— Begin —
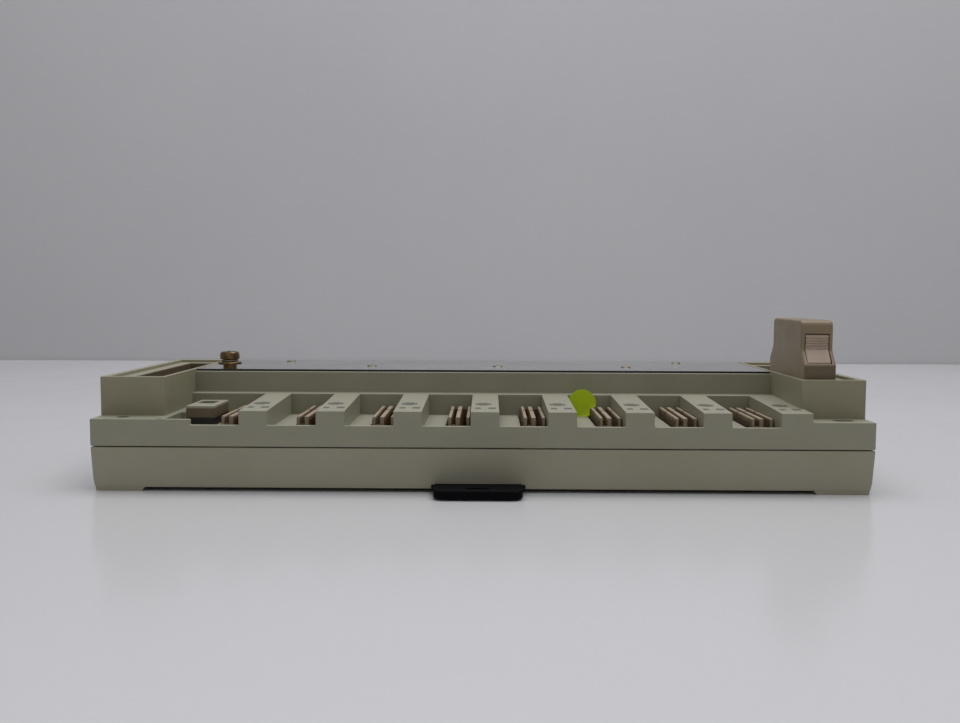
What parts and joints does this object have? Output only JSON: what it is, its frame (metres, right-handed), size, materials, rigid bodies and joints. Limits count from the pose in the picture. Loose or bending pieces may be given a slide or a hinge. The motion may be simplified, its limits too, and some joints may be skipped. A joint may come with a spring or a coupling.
{
  "type": "plc module base",
  "caption": "Backplane base for plug-in controller modules: U-shaped slots with board connectors, a metal ground plate, cable wells, a terminating plug and a rail latch.",
  "frame": {"origin": "centre of the outline at the height of the feet, where the base rests on the table or panel", "axes": "+X along the row of slots towards the terminating plug, +Y from the latch edge towards the ground plate, +Z away from the panel"},
  "size_m": [0.355, 0.1484, 0.0782],
  "materials": {
    "shell_plastic": "moulded ABS, light texture",
    "deck_plastic": "moulded ABS, light texture",
    "well_plastic": "moulded ABS, light texture",
    "foot_plastic": "moulded ABS",
    "plate_metal": "bright nickel-plated steel sheet",
    "screw_steel": "zinc-plated steel",
    "dark_screw": "blackened steel",
    "screw_brass": "yellow-passivated brass",
    "washer_steel": "spring steel",
    "board_green": "glass-epoxy board",
    "part_black": "moulded epoxy",
    "connector_brown": "glass-filled polyester",
    "contact_gold": "gold-plated bronze",
    "clip_steel": "spring steel",
    "switch_black": "glass-filled nylon",
    "dot_green": "coated paper",
    "latch_black": "acetal",
    "hood_plastic": "moulded ABS",
    "lever_plastic": "acetal"
  },
  "bodies": {
    "base": {"bottom_shell": "shell_plastic", "end_feet": "foot_plastic", "slot_deck": "deck_plastic", "slot_ribs": "deck_plastic", "rear_block": "deck_plastic", "in_well": "well_plastic", "out_well": "well_plastic", "ground_plate": "plate_metal", "plate_screws": "dark_screw", "backplane_board": "board_green", "board_parts": "part_black", "housing_screws": "screw_steel", "slot_1_housing": "connector_brown", "slot_2_housing": "connector_brown", "slot_3_housing": "connector_brown", "slot_4_housing": "connector_brown", "slot_5_housing": "connector_brown", "slot_6_housing": "connector_brown", "slot_7_housing": "connector_brown", "slot_8_housing": "connector_brown", "slot_1_contacts": "contact_gold", "slot_2_contacts": "contact_gold", "slot_3_contacts": "contact_gold", "slot_4_contacts": "contact_gold", "slot_5_contacts": "contact_gold", "slot_6_contacts": "contact_gold", "slot_7_contacts": "contact_gold", "slot_8_contacts": "contact_gold", "in_connector": "connector_brown", "in_contacts": "contact_gold", "in_clips": "clip_steel", "out_connector": "connector_brown", "out_contacts": "contact_gold", "out_clips": "clip_steel", "ground_boss": "screw_brass", "ground_strap": "plate_metal", "switch_body": "switch_black", "switch_cap": "deck_plastic", "inspection_dot": "dot_green", "latch_spring": "clip_steel"},
    "latch": {"din_latch": "latch_black"},
    "screw": {"ground_screw": "screw_brass", "spring_washer": "washer_steel", "flat_washer": "screw_brass"},
    "slider": {"switch_slider": "switch_black"},
    "plug": {"plug_hood_left": "hood_plastic", "plug_hood_right": "hood_plastic", "plug_insert": "connector_brown", "plug_contacts": "contact_gold", "plug_board": "board_green", "plug_resistors": "part_black", "plug_screws": "screw_steel", "lever_pins": "screw_steel", "lever_spring_front": "clip_steel", "lever_spring_rear": "clip_steel"},
    "front_lever": {"lever_front": "lever_plastic"},
    "rear_lever": {"lever_rear": "lever_plastic"}
  },
  "joints": [
    {"name": "latch_slide", "type": "slide", "parent": "base", "child": "latch", "axis": [0, -1, 0], "range_m": [0, 0.005], "stiffness_N_per_m": 600, "springref_m": -0.004, "deforming": ["latch_spring"]},
    {"name": "screw_turn", "type": "hinge", "parent": "base", "child": "screw", "pos_m": [-0.1325, 0.01725, 0.052], "axis": [0, 0, 1], "continuous": true},
    {"name": "switch_slide", "type": "slide", "parent": "base", "child": "slider", "axis": [0, 1, 0], "range_m": [0, 0.005]},
    {"name": "plug_pull", "type": "slide", "parent": "base", "child": "plug", "axis": [0, 0, 1], "range_m": [0, 0.045], "deforming": ["out_clips"]},
    {"name": "front_lever_press", "type": "hinge", "parent": "plug", "child": "front_lever", "pos_m": [0.157, -0.03585, 0.054], "axis": [-1, 0, 0], "range_deg": [0, 6], "stiffness_Nm_per_rad": 0.08, "springref_deg": -5.73, "deforming": ["lever_spring_front"]},
    {"name": "rear_lever_press", "type": "hinge", "parent": "plug", "child": "rear_lever", "pos_m": [0.157, 0.01385, 0.054], "axis": [1, 0, 0], "range_deg": [0, 6], "stiffness_Nm_per_rad": 0.08, "springref_deg": -5.73, "deforming": ["lever_spring_rear"]}
  ]
}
— End —
Your task is to output all of the data above word for word.

OUTPUT FOR THIS TASK:
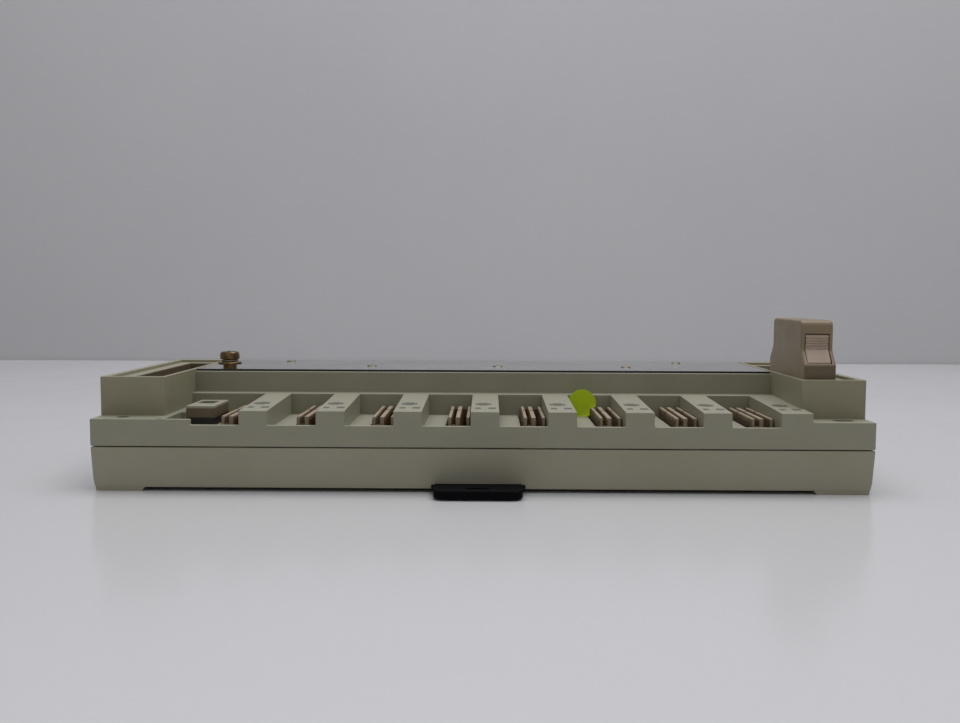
What parts and joints does this object have? Output only JSON: what it is, its frame (metres, right-handed), size, materials, rigid bodies and joints. Limits count from the pose in the picture. Loose or bending pieces may be given a slide or a hinge. The motion may be simplified, its limits too, and some joints may be skipped. A joint may come with a spring or a coupling.
{
  "type": "plc module base",
  "caption": "Backplane base for plug-in controller modules: U-shaped slots with board connectors, a metal ground plate, cable wells, a terminating plug and a rail latch.",
  "frame": {"origin": "centre of the outline at the height of the feet, where the base rests on the table or panel", "axes": "+X along the row of slots towards the terminating plug, +Y from the latch edge towards the ground plate, +Z away from the panel"},
  "size_m": [0.355, 0.1484, 0.0782],
  "materials": {
    "shell_plastic": "moulded ABS, light texture",
    "deck_plastic": "moulded ABS, light texture",
    "well_plastic": "moulded ABS, light texture",
    "foot_plastic": "moulded ABS",
    "plate_metal": "bright nickel-plated steel sheet",
    "screw_steel": "zinc-plated steel",
    "dark_screw": "blackened steel",
    "screw_brass": "yellow-passivated brass",
    "washer_steel": "spring steel",
    "board_green": "glass-epoxy board",
    "part_black": "moulded epoxy",
    "connector_brown": "glass-filled polyester",
    "contact_gold": "gold-plated bronze",
    "clip_steel": "spring steel",
    "switch_black": "glass-filled nylon",
    "dot_green": "coated paper",
    "latch_black": "acetal",
    "hood_plastic": "moulded ABS",
    "lever_plastic": "acetal"
  },
  "bodies": {
    "base": {"bottom_shell": "shell_plastic", "end_feet": "foot_plastic", "slot_deck": "deck_plastic", "slot_ribs": "deck_plastic", "rear_block": "deck_plastic", "in_well": "well_plastic", "out_well": "well_plastic", "ground_plate": "plate_metal", "plate_screws": "dark_screw", "backplane_board": "board_green", "board_parts": "part_black", "housing_screws": "screw_steel", "slot_1_housing": "connector_brown", "slot_2_housing": "connector_brown", "slot_3_housing": "connector_brown", "slot_4_housing": "connector_brown", "slot_5_housing": "connector_brown", "slot_6_housing": "connector_brown", "slot_7_housing": "connector_brown", "slot_8_housing": "connector_brown", "slot_1_contacts": "contact_gold", "slot_2_contacts": "contact_gold", "slot_3_contacts": "contact_gold", "slot_4_contacts": "contact_gold", "slot_5_contacts": "contact_gold", "slot_6_contacts": "contact_gold", "slot_7_contacts": "contact_gold", "slot_8_contacts": "contact_gold", "in_connector": "connector_brown", "in_contacts": "contact_gold", "in_clips": "clip_steel", "out_connector": "connector_brown", "out_contacts": "contact_gold", "out_clips": "clip_steel", "ground_boss": "screw_brass", "ground_strap": "plate_metal", "switch_body": "switch_black", "switch_cap": "deck_plastic", "inspection_dot": "dot_green", "latch_spring": "clip_steel"},
    "latch": {"din_latch": "latch_black"},
    "screw": {"ground_screw": "screw_brass", "spring_washer": "washer_steel", "flat_washer": "screw_brass"},
    "slider": {"switch_slider": "switch_black"},
    "plug": {"plug_hood_left": "hood_plastic", "plug_hood_right": "hood_plastic", "plug_insert": "connector_brown", "plug_contacts": "contact_gold", "plug_board": "board_green", "plug_resistors": "part_black", "plug_screws": "screw_steel", "lever_pins": "screw_steel", "lever_spring_front": "clip_steel", "lever_spring_rear": "clip_steel"},
    "front_lever": {"lever_front": "lever_plastic"},
    "rear_lever": {"lever_rear": "lever_plastic"}
  },
  "joints": [
    {"name": "latch_slide", "type": "slide", "parent": "base", "child": "latch", "axis": [0, -1, 0], "range_m": [0, 0.005], "stiffness_N_per_m": 600, "springref_m": -0.004, "deforming": ["latch_spring"]},
    {"name": "screw_turn", "type": "hinge", "parent": "base", "child": "screw", "pos_m": [-0.1325, 0.01725, 0.052], "axis": [0, 0, 1], "continuous": true},
    {"name": "switch_slide", "type": "slide", "parent": "base", "child": "slider", "axis": [0, 1, 0], "range_m": [0, 0.005]},
    {"name": "plug_pull", "type": "slide", "parent": "base", "child": "plug", "axis": [0, 0, 1], "range_m": [0, 0.045], "deforming": ["out_clips"]},
    {"name": "front_lever_press", "type": "hinge", "parent": "plug", "child": "front_lever", "pos_m": [0.157, -0.03585, 0.054], "axis": [-1, 0, 0], "range_deg": [0, 6], "stiffness_Nm_per_rad": 0.08, "springref_deg": -5.73, "deforming": ["lever_spring_front"]},
    {"name": "rear_lever_press", "type": "hinge", "parent": "plug", "child": "rear_lever", "pos_m": [0.157, 0.01385, 0.054], "axis": [1, 0, 0], "range_deg": [0, 6], "stiffness_Nm_per_rad": 0.08, "springref_deg": -5.73, "deforming": ["lever_spring_rear"]}
  ]
}